L'armée ukrainienne souhaiterait donc rapidement être livrée à nouveau, pour faire face à ces drones qui ont fait de lourds dégâts dans les villes du pays cet automne. Berlin met donc la pression sur Berne, mais elle a également essuyé le refus du Brésil. Le plus grand pays latino-américain, qui tient à sa position de non-aligné et a également refusé des sanctions à l'encontre de Moscou, fabrique en effet aussi des munitions adaptées aux canons des chars Guepard. Mais là aussi, la réexportation allemande vers l'Ukraine a été bloquée par Brasilia.
Une Allemagne aussi montrée du doigt
L'Allemagne semble donc s'impatienter avec la Suisse, mais la République fédérale est également critiquée en Europe. Si le pays est désormais le troisième plus grand fournisseur d'armes à l'Ukraine, derrière les Etats-Unis et la Grande-Bretagne, il a longtemps été accusé d'avoir une position attentiste, voire complaisante face à la Russie.
A Washington, mais aussi en Europe de l'Est, on s'est étonné depuis des années de voir Berlin commercer comme si de rien n'était avec le Kremlin, notamment via le projet Nord Stream II. Devenue très dépendante au gaz russe, l'Allemagne devrait d'ailleurs continuer à en faire les frais cet hiver.
L'aide apportée à l'Ukraine, bien que conséquente désormais, semble par ailleurs avoir été décidée au coup par coup, et souvent sous la pression, qu'elle soit nationale ou internationale. La Pologne a par exemple fait remarquer à plusieurs reprises une certaine "mollesse" de Berlin.
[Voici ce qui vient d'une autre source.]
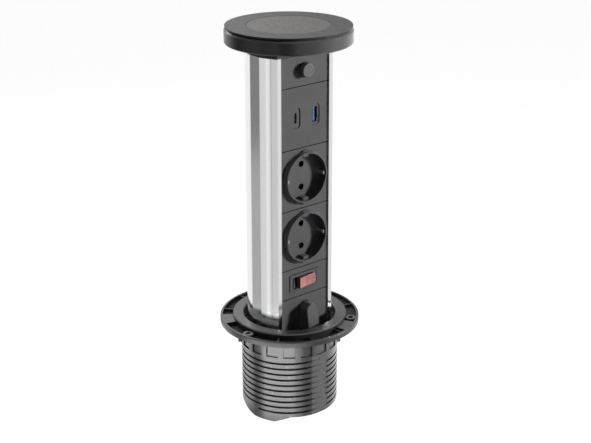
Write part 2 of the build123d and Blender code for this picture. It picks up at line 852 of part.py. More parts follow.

Compte tenu de la tradition pacifiste du pays depuis la fin de la Seconde Guerre mondiale, l'évolution de l'Allemagne en quelques mois seulement a toutefois été impressionnante. Mais pour de nombreux alliés occidentaux, le pays craint encore l'escalade en n'acceptant pas sa position de leader en Europe. Enfin, la visite du chancelier allemand Olaf Scholz à Pékin cette semaine fait dire à de nombreux observateurs que l'Allemagne n'a pas retenu sa leçon: la dépendance économique aux Etats autoritaires est préjudiciable.